A total of 1804 PR/RT sequences were obtained from newly HIV diagnosed people at six different hospitals and two HIV counselling and testing centres (CIPS) from the three provinces in the CV between 2004 and 2014. The sequences comprised the complete PR and the first 1005 nucleotides (335 amino acids) of the RT (1302 nt in total), and were obtained and subtyped as detailed in Patiño-Galindo et al.25.

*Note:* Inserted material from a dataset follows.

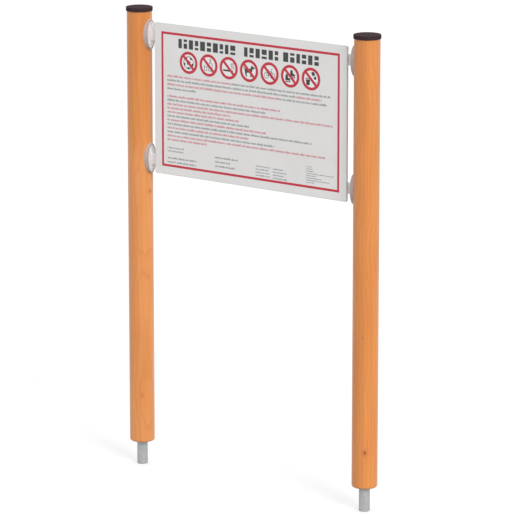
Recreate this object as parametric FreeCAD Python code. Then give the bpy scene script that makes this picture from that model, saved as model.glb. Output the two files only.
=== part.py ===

Detection of local transmission clusters

Detection of transmission clusters, was performed following the same two-step procedure detailed in Patiño-Galindo et al.25. Briefly, in the first step, we obtained independent phylogenetic trees for each HIV-1 subtype and CRF detected, which included reference sequences retrieved from the Los Alamos HIV database spanning the analysed PR/RT region (n = 1787 subtype B, 2097 A1, 720 F1, 854 G + CRF14_BG and 2157 CRF02_AG, as well as 5720 sequences from all the HIV-1 subtypes/CRFs that were rare in the CV dataset). The initial trees were reconstructed with FastTree 2.1 in order to detect potential transmission clusters, defined as clades with SH-like support ≥0.70, and containing ≥90% sequences from the CV dataset17.

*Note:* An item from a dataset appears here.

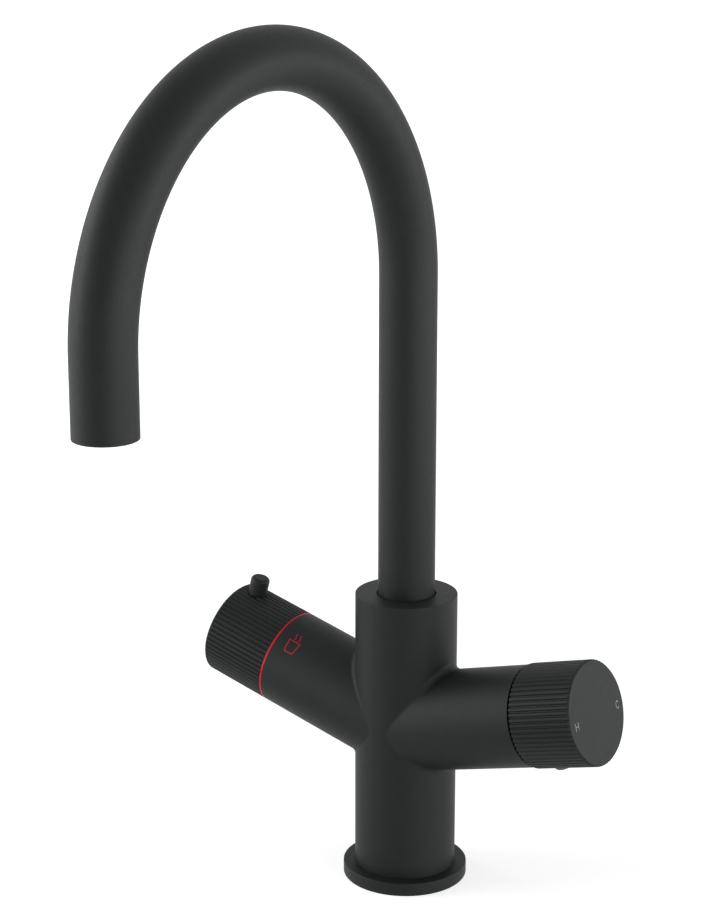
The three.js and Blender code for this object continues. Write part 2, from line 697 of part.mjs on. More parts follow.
const boilingGrubAt = boilingKnobStart + GRUB_INSET;
const boilingGrubHole = () => radial(GRUB_RADIUS + GAP, 0, coverTop, boilingGrubAt, Math.PI);
const buttonHole = onTop(rod(BUTTON_RADIUS + GAP, 0, buttonTop, PLAIN));
const springPocket = onTop(rod(pocketRadius, pocketFloor, buttonTop, PLAIN));
const shankHole = onTop(rod(SHANK_RADIUS + GAP, shankEnd - BUTTON_TRAVEL - GAP, buttonTop, HOLE));
const boilingKnob = knob(
  BOILING_KNOB_RADIUS,
  boilingKnobStart,
  BOILING_KNOB_LENGTH,
  buttonHole,
  boilingGrubHole(),
);
const boilingCarrier = knobCarrier(
  boilingKnobStart,
  BOILING_KNOB_LENGTH,
  springPocket,
  shankHole,
  boilingGrubHole(),
);
const boilingGrub = grubScrew(BOILING_KNOB_RADIUS - KNURL_DEPTH - GRUB_RECESS, boilingGrubAt, Math.PI);
const ringStart = BOILING_ARM_END + LAPPED_GAP;
const boilingRing = sleeve(ARM_RADIUS, ARM_RADIUS - RING_WIDTH, ringStart, ringStart + RING_THICKNESS, FINE);
piece(boilingArm, "boiling_ring", boilingRing, redPlastic());
piece(boilingArm, "boiling_knob", boilingKnob, matteBlack());
piece(boilingArm, "boiling_knob_carrier", boilingCarrier, whitePlastic());
piece(boilingArm, "boiling_grub_screw", boilingGrub, steel());
piece(boilingArm, "safety_button", onTop(safetyButton), matteBlack());
piece(boilingArm, "button_spring", onTop(buttonSpring), steel());

// ---- Spout ----
const slideOuter = spoutBore - RING_CLEARANCE;
const lowerSlideStart = footBottom + LOWER_RING_AT;
const footRings = O_RINGS_AT.map((at) => footBottom + at);
const nippleRing = SPOUT_SEAT - LOWER_NIPPLE_LENGTH / 2;
const washerOuter = spoutBore - GAP;
const hoseStart = footBottom + FOOT_FLOOR + GAP;

// The spout's centre line between two heights. Its parameter counts rings: one to the end of the riser,
// one for each step of the arch and one down to the tip.
class SpoutLine extends THREE.Curve {
  constructor(from, to) {
    super();
    this.from = from;
    this.to = to;
  }

  getPoint(t) {
    const ring = t * (ARCH_STEPS + 2) - 1;
    if (ring <= 0) {
      return new THREE.Vector3(0, 0, THREE.MathUtils.lerp(this.from, ARCH_START, ring + 1));
    }
    if (ring >= ARCH_STEPS) {
      return new THREE.Vector3(0, -spoutReach, THREE.MathUtils.lerp(ARCH_START, this.to, ring - ARCH_STEPS));
    }
    const angle = (Math.PI * ring) / ARCH_STEPS;
    const y = -ARCH_RADIUS * (1 - Math.cos(angle));
    return new THREE.Vector3(0, y, ARCH_START + ARCH_RADIUS * Math.sin(angle));
  }

  getUtoTmapping(u) {
    return u;
  }
}

function spoutPipe(outer, outerSides, inner, innerSides, from, to) {
  const section = new THREE.Shape(circle(outer, outerSides));
  section.holes.push(new THREE.Path(circle(inner, innerSides)));
  return new THREE.ExtrudeGeometry(section, {
    extrudePath: new SpoutLine(from, to),
    steps: ARCH_STEPS + 2,
  });
}

// The foot turns in the column's bore. Its middle bore feeds the hose, the holes round it feed the tube.
function spoutFoot() {
  const floorTop = footBottom + FOOT_FLOOR;
  const spigot = tubeBore - GAP;
  const slideSeat = slideOuter - SLIDE_RING_WIDTH - GAP;
  const nippleEnd = SPOUT_SEAT - LOWER_NIPPLE_LENGTH + GAP;
  const shape = turned([
    [NIPPLE_BORE, nippleEnd],
    [LOWER_NIPPLE_RADIUS, nippleEnd],
    ...groove(LOWER_NIPPLE_RADIUS, nippleBore, SMALL_RING_SECTION, nippleRing),
    [LOWER_NIPPLE_RADIUS, footBottom],
    [footRadius, footBottom],
    [footRadius, lowerSlideStart - GAP],
    [slideSeat, lowerSlideStart - GAP],
    [slideSeat, lowerSlideStart + SLIDE_RING_HEIGHT + GAP],
    [footRadius, lowerSlideStart + SLIDE_RING_HEIGHT + GAP],
    ...footRings.flatMap((height) => groove(footRadius, spoutBore, RING_SECTION, height)),
    [footRadius, footTop],
    [spigot, footTop],
    [spigot, footTop + SPIGOT_LENGTH],
    [spigot - SPIGOT_WALL, footTop + SPIGOT_LENGTH],
    [spigot - SPIGOT_WALL, floorTop],
    [NIPPLE_RADIUS, floorTop],
    [NIPPLE_RADIUS, footTop + SPIGOT_LENGTH],
    [NIPPLE_BORE, footTop + SPIGOT_LENGTH],
  ]);
  const holeRing = (LOWER_NIPPLE_RADIUS + footRadius - STOP_POINT_DEPTH) / 2;
  const holes = around(FOOT_HOLES, () =>
    rod(FOOT_HOLE_RADIUS, footBottom - OVERCUT, floorTop + OVERCUT, HOLE).translate(holeRing, 0, 0),
  );
  return cut(shape, holes, stopSlot());
}

// A slot round the foot's back, as long as the swivel, in which the stop screw's point runs.
function stopSlot() {
  const bottomRadius = footRadius - STOP_POINT_DEPTH - GAP;
  const pointRoom = STOP_POINT_RADIUS + GAP;
  const half = THREE.MathUtils.degToRad(SWIVEL) + Math.asin(pointRoom / bottomRadius);
  const sector = new THREE.Shape();
  sector.absarc(0, 0, footRadius + OVERCUT, Math.PI / 2 - half, Math.PI / 2 + half, false);
  sector.absarc(0, 0, bottomRadius, Math.PI / 2 + half, Math.PI / 2 - half, true);
  const ring = { depth: 2 * pointRoom, bevelEnabled: false, curveSegments: PLAIN };
  return new THREE.ExtrudeGeometry(sector, ring).translate(0, 0, stopHeight - pointRoom);
}

function stopScrew() {
  const tip = footRadius - STOP_POINT_DEPTH;
  const head = COLUMN_RADIUS - GRUB_RECESS;
  const shape = turned(
    [
      [0, tip],
      [STOP_POINT_RADIUS, tip],
      [STOP_POINT_RADIUS, spoutBore + GAP],
      [STOP_SCREW_RADIUS, spoutBore + GAP],
      [STOP_SCREW_RADIUS, head],
      [0, head],
    ],
    HOLE,
  );
  return cut(shape, rod(GRUB_SOCKET_RADIUS, head - GRUB_SOCKET_DEPTH, head + OVERCUT, HEXAGON))
    .rotate([-90, 0, 0])
    .translate([0, 0, stopHeight]);
}

piece(
  tap,
  "spout_tube",
  spoutPipe(SPOUT_RADIUS, TUBE_SIDES, tubeBore, PLAIN, footTop + GAP, SPOUT_TIP),
  matteBlack(),
);
piece(tap, "spout_foot", spoutFoot(), brass());
piece(
  tap,
  "spout_slide_ring_lower",
  sleeve(slideOuter, slideOuter - SLIDE_RING_WIDTH, lowerSlideStart, lowerSlideStart + SLIDE_RING_HEIGHT),
  whitePlastic(),
);
piece(
  tap,
  "spout_slide_ring_upper",
  sleeve(SPOUT_RADIUS + GAP + SLIDE_RING_WIDTH, SPOUT_RADIUS + GAP, upperRingStart, upperRingTop),
  blackPlastic(),
);
piece(tap, "spout_o_ring_lower", oRing(spoutBore, RING_SECTION, footRings[0]), rubber());
piece(tap, "spout_o_ring_upper", oRing(spoutBore, RING_SECTION, footRings[1]), rubber());
piece(tap, "spout_nipple_o_ring", oRing(nippleBore, SMALL_RING_SECTION, nippleRing), rubber());
piece(
  tap,
  "spout_thrust_washer",
  sleeve(washerOuter, washerOuter - WASHER_WIDTH, SPOUT_SEAT + LAPPED_GAP, washerTop),
  whitePlastic(),
);
piece(tap, "spout_stop_screw", stopScrew(), steel());

// ---- Outlet: the aerator sits in the spout's tip, and the boiling water leaves through its middle ----
const onTip = (shape) => shape.translate(0, -spoutReach, SPOUT_TIP);
const housingOuter = tubeBore - GAP;
const housingBore = housingOuter - HOUSING_WALL;
const housingTop = OUTLET_RECESS + HOUSING_LENGTH;
const insertStart = OUTLET_RECESS + HOUSING_LIP + LAPPED_GAP;
const insertTop = insertStart + INSERT_THICKNESS;
const collarStart = insertTop + LAPPED_GAP;
const collarTop = collarStart + NOZZLE_COLLAR;
const housingRing = housingTop - HOUSING_RING_INSET;

const housing = turned(
  [
    [housingBore - HOUSING_LIP, OUTLET_RECESS],
    [housingOuter, OUTLET_RECESS],
    ...groove(housingOuter, tubeBore, SMALL_RING_SECTION, housingRing),
    [housingOuter, housingTop],
    [housingBore, housingTop],
    [housingBore, insertStart - LAPPED_GAP],
    [housingBore - HOUSING_LIP, insertStart - LAPPED_GAP],
  ],
  PLAIN,
);
const jetRing = (NOZZLE_RADIUS + GAP + housingBore) / 2;
const insert = cut(
  onTip(sleeve(housingBore - GAP, NOZZLE_RADIUS + GAP, insertStart, insertTop)),
  around(JETS, () => rod(JET_RADIUS, 0, insertTop + OVERCUT, HEXAGON).translate(jetRing, 0, 0)).map(onTip),
);
const nozzle = turned([
  [NOZZLE_BORE, OUTLET_RECESS],
  [NOZZLE_RADIUS, OUTLET_RECESS],
  [NOZZLE_RADIUS, collarStart],
  [NOZZLE_RADIUS + NOZZLE_COLLAR, collarStart],
  [NOZZLE_RADIUS + NOZZLE_COLLAR, collarTop],
  [NIPPLE_RADIUS, collarTop],
  [NIPPLE_RADIUS, collarTop + NOZZLE_NIPPLE_LENGTH],
  [NOZZLE_BORE, collarTop + NOZZLE_NIPPLE_LENGTH],
]);
const hoseEnd = SPOUT_TIP + collarTop + GAP;

piece(tap, "aerator_housing", onTip(housing), greyPlastic());
piece(tap, "aerator_insert", insert, greyPlastic());
piece(tap, "aerator_o_ring", onTip(oRing(tubeBore, SMALL_RING_SECTION, housingRing)), rubber());
piece(tap, "boiling_nozzle", onTip(nozzle), steel());
piece(
  tap,
  "boiling_hose",
  spoutPipe(HOSE_RADIUS, HOSE_SIDES, HOSE_BORE, HOSE_SIDES, hoseStart, hoseEnd),
  silicone(),
);

export default tap;
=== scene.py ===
import collections
import json
import math

import bmesh
import bpy
import numpy as np
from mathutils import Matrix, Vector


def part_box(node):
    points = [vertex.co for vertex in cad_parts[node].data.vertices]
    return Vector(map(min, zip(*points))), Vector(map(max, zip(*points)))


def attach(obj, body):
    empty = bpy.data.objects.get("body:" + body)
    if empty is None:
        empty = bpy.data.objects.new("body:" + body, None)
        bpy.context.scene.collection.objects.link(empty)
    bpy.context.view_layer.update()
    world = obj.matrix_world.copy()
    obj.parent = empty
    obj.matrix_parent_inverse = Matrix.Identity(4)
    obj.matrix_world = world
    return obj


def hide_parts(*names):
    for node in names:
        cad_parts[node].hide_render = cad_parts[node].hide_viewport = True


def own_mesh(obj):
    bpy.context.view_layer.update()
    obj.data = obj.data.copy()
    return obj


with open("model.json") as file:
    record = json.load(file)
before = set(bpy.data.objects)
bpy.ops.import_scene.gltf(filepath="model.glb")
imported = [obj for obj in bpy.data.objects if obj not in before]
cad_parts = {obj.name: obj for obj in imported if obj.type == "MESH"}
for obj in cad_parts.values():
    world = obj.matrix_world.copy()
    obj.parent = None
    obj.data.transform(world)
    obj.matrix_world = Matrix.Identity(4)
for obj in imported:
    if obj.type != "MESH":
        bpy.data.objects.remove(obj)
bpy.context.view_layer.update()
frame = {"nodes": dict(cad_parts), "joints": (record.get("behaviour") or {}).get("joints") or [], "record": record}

# A matte black boiling water tap. Each piece that shows is rebuilt here with a fine surface, inside the sizes
# that the frame gives, and the pieces inside the tap keep their own meshes. Metres, +Z up.
MM = 0.001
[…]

In the second step, these potential clusters were confirmed with ML phylogenies obtained with PhyML 3.045 in which the following additional reference sequences were included: (i) the 10 sequences with the highest similarity to each CV sequence from the potential clusters, as retrieved with a BLASTN search at the NCBI server (https://blast.ncbi.nlm.nih.gov/Blast.cgi); (ii) 854 subtype B, 77 A1, 74 F1, 173 G + CRF14_BG, 101 CRF02_AG as well as 482 reference sequences from the other HIV-1 subtypes/CRFs. Only those potential clusters which contained more than 90% of sequences from the CV and grouped in the ML tree with aLRT support ≥0.98 were considered as confirmed. Clusters were then classified depending on the major risk of transmission (≥50%) for the corresponding patients from the CV.

Dated phylogenies

Dated phylogenies of large transmission clusters (those containing at least 10 patients from the CV46) were obtained with BEAST v1.8.147, similarly as in Patiño-Galindo et al.25. In those clusters with low root-to-tip divergence vs sampling date correlation (R < 0.4), a log-normal prior (median = 0.0025 per site and year, s/s/y, 95% HPD upper limit = 0.0035 s/s/y)17 was placed on the ucld.mean parameter.

Statistical analyses

A multinomial logistic regression analysis was performed in order to identify the main predictors of HIV-1 subtype/CRF group distribution, considering relevant epidemiologic variables: country of origin, sex, risk group, collection date, age and clustering status. Due to the lack of epidemiological data for many sequences from the dataset, only 906 of the 1804 sequences were included in this analysis. Seven groups of different HIV-1 subtypes and CRFs were used: A1 (n = 14), B (n = 752), F1 (n = 13), G (n = 11), 02_AG (n = 42) and 14_BG (n = 15). All HIV-1 variants with fewer than 10 patients sampled were pooled as “Other variants” (n = 59). Prior to the multinomial analysis, univariate analyses (Fisher’s Exact Tests) were performed for the aforementioned variables, in order to exclude from the multinomial analysis those with non-significant p-values. Only the variable “collection date” (p-value > 0.70) was excluded. In the multinomial analysis, the most representative category of each variable was used as “baseline category” (Subtype B, Spaniard, male, MSM, age between 21 and 29 years and not clustering; Supplementary Table S4). All the statistical analyses were performed using R48. The mlogit R package49 was used for the multinomial analysis.

Estimation of pairwise genetic distances

Pairwise genetic distances (GD) between individuals within transmission clusters were estimated, as substitutions per site (s/s), with the TN93 + Γ(4CAT) model, using Perl and R scripts (available upon request) dependent on the ape R package50.

Sequence information

GenBank accession numbers for the CV sequences used in this study are HF567872-HF567912 and MF403205–MF404967.